> **SOURCE MATERIAL**:
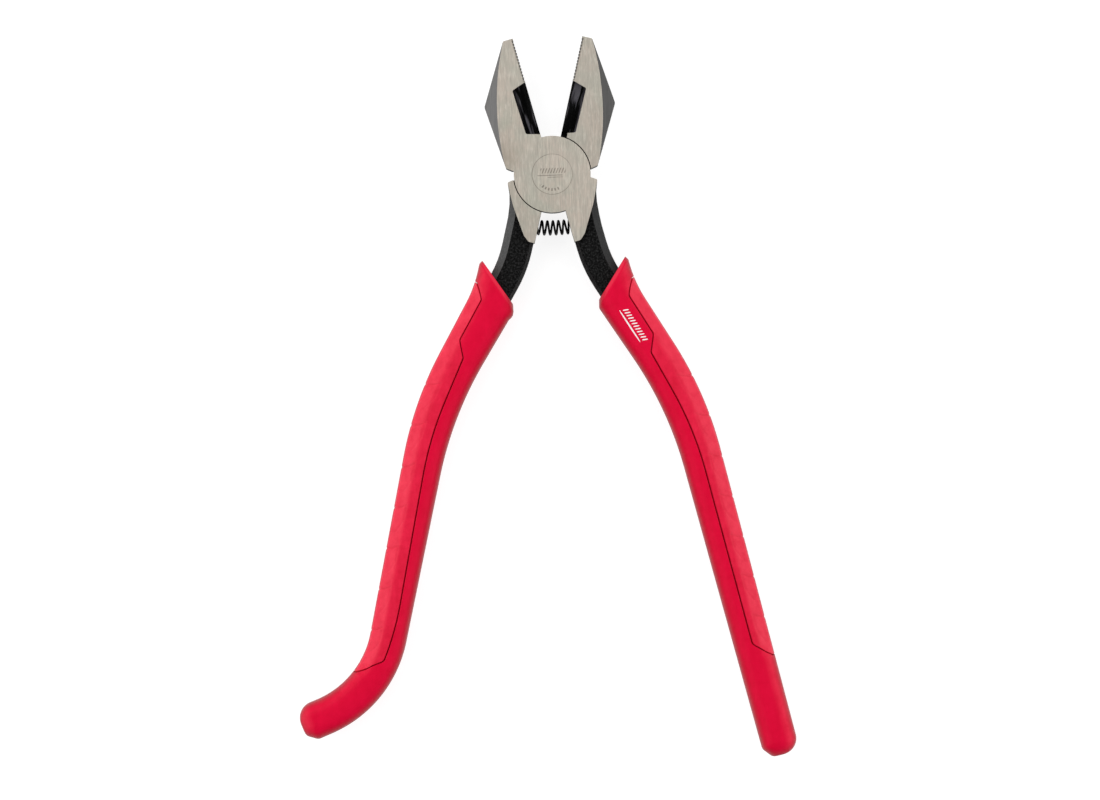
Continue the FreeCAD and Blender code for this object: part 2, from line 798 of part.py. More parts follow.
def make_grip_blank(doc, s, name, hooked):
    """Outside of a whole grip: rounded long edges and an oblique mouth."""
    body = new_body(doc, name)
    outline = new_sketch(body, f"{name}_outline", "XY_Plane", s.head_thickness / 2)
    trace(outline, grip_outline(s, hooked))
    pad = extrude(body, "Pad", f"{name}_pad", outline, s.grip_thickness, centred=True)
    doc.recompute()
    faces = [s.head_thickness.value / 2 + side * s.grip_thickness.value / 2 for side in (-1, 1)]
    edges = []
    for number, edge in enumerate(pad.Shape.Edges, start=1):
        box = edge.BoundBox
        flat = box.ZLength < SAME_PLACE and min(abs(box.ZMin - face) for face in faces) < SAME_PLACE
        if flat and box.YMin < -s.grip_flare_drop.value:
            edges.append(f"Edge{number}")
    rounded = body.newObject("PartDesign::Fillet", f"{name}_rounded")
    rounded.Base = (pad, edges)
    bind(rounded, "Radius", s.grip_edge_radius)
    body.Tip = rounded
    volume = must_change(doc, body, body.Shape.Volume, False, rounded)
    mouth = new_sketch(body, f"{name}_mouth_outline", "XY_Plane", s.head_thickness / 2)
    shift = s.hook_mouth_shift if hooked else size(0)
    heel = s.mouth_heel_reach + shift
    tip = s.mouth_tip_reach + shift
    side = heel - s.grip_half_width * 2
    foot = -s.mouth_heel_drop - s.mouth_heel_flat
    trace(mouth, [
        (side, foot, 0),
        (heel, foot, 0),
        (heel, -s.mouth_heel_drop, s.mouth_heel_radius),
        (tip, -s.mouth_tip_drop, s.mouth_tip_radius),
        (tip + s.mouth_tip_run, -s.mouth_tip_drop - s.mouth_tip_fall, 0),
        (tip + s.mouth_tip_run, 0, 0),
        (side, 0, 0),
    ])
    cut = extrude(body, "Pocket", f"{name}_mouth", mouth, s.grip_thickness * 2, centred=True)
    must_change(doc, body, volume, False, cut)
    place_half(body, s, hooked)
    return body


def seam_corners(s, hooked, shift):
    """Return the seam as corners with radii, moved out by a shift."""
    upper = s.hook_mouth_shift + shift if hooked else size(shift)
    bend = s.hook_seam_bend_shift + shift if hooked else size(shift)
    up = size(shift) * s.seam_end_shift_rate
    corners = [
        (s.seam_top_reach + upper, -s.seam_top_drop, s.seam_corner_radius),
        (s.seam_point_reach + upper, -s.seam_point_drop, s.seam_corner_radius),
        (s.seam_waist_reach + upper, -s.seam_waist_drop, s.seam_waist_radius),
        (s.seam_bend_reach + bend, -s.seam_bend_drop, s.seam_bend_radius),
    ]
    if not hooked:
        corners.append((s.seam_foot_reach + shift, -s.seam_foot_drop, s.seam_foot_radius))
        corners.append((s.seam_end_reach, up - s.seam_end_drop, 0))
        return corners
    ankle = (s.hook_seam_ankle_reach + shift, -s.hook_seam_ankle_drop, s.hook_seam_ankle_radius)
    foot = (s.hook_seam_foot_reach + shift, -s.hook_seam_foot_drop, s.seam_foot_radius)
    return corners + [ankle, foot, (s.hook_seam_end_reach, up - s.hook_seam_end_drop, 0)]


def make_insert_zone(doc, s, name, hooked, shift):
    """Space on the outer side of the seam that the insert fills, moved out by a shift."""
    body = new_body(doc, name)
    neck, elbow = handle_corners(s, hooked)
    middle = s.head_thickness / 2
    seam = seam_corners(s, hooked, shift)
    reach, drop, radius = seam[0]
    top = (reach + s.seam_top_run, drop + s.seam_top_run * s.seam_top_slope - shift, 0)
    far = s.seam_end_reach * 2
    outline = new_sketch(body, f"{name}_outline", "XY_Plane", middle)
    trace(outline, [top] + seam + [(far, seam[-1][1], 0), (far, top[1], 0)])
    extrude(body, "Pad", f"{name}_pad", outline, s.grip_thickness + s.insert_depth, centred=True)
    path = new_sketch(body, f"{name}_path", "XY_Plane", middle)
    trace(path, centre_path(s, hooked), closed=False)
    section = new_sketch(body, f"{name}_section", "XZ_Plane", s.tang_top)
    half = s.grip_thickness / 2 - s.insert_depth
    inside = neck[0] - s.insert_back_reach
    side = neck[0] + s.insert_side_reach
    trace(section, [
        (inside, middle - half, 0),
        (side, middle - half, s.insert_corner_radius),
        (side, middle + half, s.insert_corner_radius),
        (inside, middle + half, 0),
    ])
    doc.recompute()
    volume = body.Shape.Volume
    pipe = sweep(body, "SubtractivePipe", f"{name}_hollow", section, path)
    must_change(doc, body, volume, False, pipe)
    place_half(body, s, hooked)
    return body


def combine(doc, kind, name, base, tool):
    """Join two objects with a Part boolean."""
    result = doc.addObject(f"Part::{kind}", name)
    result.Base = base
    result.Tool = tool
    result.Label = name
    return result


def make_grip(doc, s, name, half, hooked):
    """Sleeve moulded over the tang, and the insert bonded into its outer side."""
    blank = make_grip_blank(doc, s, f"{name}_blank", hooked)
    zone = make_insert_zone(doc, s, f"{name}_insert_zone", hooked, s.seam_half_gap)
    pocket = make_insert_zone(doc, s, f"{name}_pocket_zone", hooked, -s.seam_half_gap)
    filled = combine(doc, "Common", f"{name}_filled", blank, zone)
    insert = combine(doc, "Cut", f"{name}_insert", filled, half)
    shell = combine(doc, "Cut", f"{name}_shell", blank, pocket)
    sleeve = combine(doc, "Cut", f"{name}_sleeve", shell, half)
    doc.recompute()
    return [sleeve, insert]


# ------------------------------------------------------------------ check and save


def check(doc):
    """Stop if any object has failed."""
    for item in doc.Objects:
        if "Invalid" in item.State or "Error" in item.State:
            raise RuntimeError(f"{item.Name} is {item.State}")


def save(parts):
    """Write one STEP file for each piece, named by its label."""
    os.makedirs("parts", exist_ok=True)
    for part in parts:
        shape = part.Shape
        if shape.isNull() or not shape.isValid() or len(shape.Solids) != 1:
            raise RuntimeError(f"{part.Label} is not one valid solid")
        shape.exportStep(f"parts/{part.Label}.step")
        box = shape.BoundBox
        print(f"{part.Label}: {shape.Volume:.0f} mm3, {box.XLength:.1f} x {box.YLength:.1f}"
              f" x {box.ZLength:.1f}, faces {len(shape.Faces)}")


def main():
    doc = FreeCAD.newDocument("ironworker_pliers")
    s = fill_sheet(doc)
    front = make_half(doc, s, "front_half", False)
    rear = make_half(doc, s, "rear_half", True)
    rivet = make_rivet(doc, s)
    spring = make_spring(doc, s)
    straight = make_grip(doc, s, "straight_grip", front, False)
    hooked = make_grip(doc, s, "hooked_grip", rear, True)
    doc.recompute()
    check(doc)
    save([front, rear, rivet, spring] + straight + hooked)


main()
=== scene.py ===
"""Looks of the spring-loaded ironworker pliers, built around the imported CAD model."""

import math

import bmesh
import bpy
import numpy as np
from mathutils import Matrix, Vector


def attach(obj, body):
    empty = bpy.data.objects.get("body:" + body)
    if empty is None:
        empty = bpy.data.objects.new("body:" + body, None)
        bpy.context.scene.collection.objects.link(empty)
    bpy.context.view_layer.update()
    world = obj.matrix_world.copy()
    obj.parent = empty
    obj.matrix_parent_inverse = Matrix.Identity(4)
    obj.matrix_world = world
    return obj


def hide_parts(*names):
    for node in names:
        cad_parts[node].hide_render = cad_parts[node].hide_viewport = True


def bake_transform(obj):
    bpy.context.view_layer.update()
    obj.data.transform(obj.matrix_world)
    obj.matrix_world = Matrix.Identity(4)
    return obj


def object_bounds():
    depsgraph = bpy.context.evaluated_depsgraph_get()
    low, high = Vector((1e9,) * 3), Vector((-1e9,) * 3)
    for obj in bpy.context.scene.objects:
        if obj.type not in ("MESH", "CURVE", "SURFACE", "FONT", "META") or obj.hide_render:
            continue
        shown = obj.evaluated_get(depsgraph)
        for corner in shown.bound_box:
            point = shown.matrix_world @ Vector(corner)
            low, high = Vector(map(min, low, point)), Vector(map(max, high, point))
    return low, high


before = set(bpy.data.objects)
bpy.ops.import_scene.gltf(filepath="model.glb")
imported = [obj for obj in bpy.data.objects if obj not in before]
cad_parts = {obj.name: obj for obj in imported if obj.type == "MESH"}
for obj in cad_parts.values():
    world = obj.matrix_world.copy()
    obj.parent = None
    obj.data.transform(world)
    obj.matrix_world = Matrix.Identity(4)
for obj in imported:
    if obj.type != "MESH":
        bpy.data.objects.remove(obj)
cad_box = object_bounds()

MM = 0.001
FRONT_BODY = "front_half_body"
REAR_BODY = "rear_half_body"

# Sizes are in millimetres, in the closed frame of one half: pivot at the origin, jaw up
# the +Y axis, handle on the +X side.
HALF_OPENING = math.radians(14.2)
HEAD_THICKNESS = 16.0
MIDDLE = HEAD_THICKNESS / 2
RIVET_HEAD_RADIUS = 6.3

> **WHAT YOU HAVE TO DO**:
Would you quote everything above from the line containing "s = fill_sheet(doc)" down to the line containing "point = shown.matrix_world"? Include both of those lines and nothing else.

> **FINAL ANSWER**:
    s = fill_sheet(doc)
    front = make_half(doc, s, "front_half", False)
    rear = make_half(doc, s, "rear_half", True)
    rivet = make_rivet(doc, s)
    spring = make_spring(doc, s)
    straight = make_grip(doc, s, "straight_grip", front, False)
    hooked = make_grip(doc, s, "hooked_grip", rear, True)
    doc.recompute()
    check(doc)
    save([front, rear, rivet, spring] + straight + hooked)


main()
=== scene.py ===
"""Looks of the spring-loaded ironworker pliers, built around the imported CAD model."""

import math

import bmesh
import bpy
import numpy as np
from mathutils import Matrix, Vector


def attach(obj, body):
    empty = bpy.data.objects.get("body:" + body)
    if empty is None:
        empty = bpy.data.objects.new("body:" + body, None)
        bpy.context.scene.collection.objects.link(empty)
    bpy.context.view_layer.update()
    world = obj.matrix_world.copy()
    obj.parent = empty
    obj.matrix_parent_inverse = Matrix.Identity(4)
    obj.matrix_world = world
    return obj


def hide_parts(*names):
    for node in names:
        cad_parts[node].hide_render = cad_parts[node].hide_viewport = True


def bake_transform(obj):
    bpy.context.view_layer.update()
    obj.data.transform(obj.matrix_world)
    obj.matrix_world = Matrix.Identity(4)
    return obj


def object_bounds():
    depsgraph = bpy.context.evaluated_depsgraph_get()
    low, high = Vector((1e9,) * 3), Vector((-1e9,) * 3)
    for obj in bpy.context.scene.objects:
        if obj.type not in ("MESH", "CURVE", "SURFACE", "FONT", "META") or obj.hide_render:
            continue
        shown = obj.evaluated_get(depsgraph)
        for corner in shown.bound_box:
            point = shown.matrix_world @ Vector(corner)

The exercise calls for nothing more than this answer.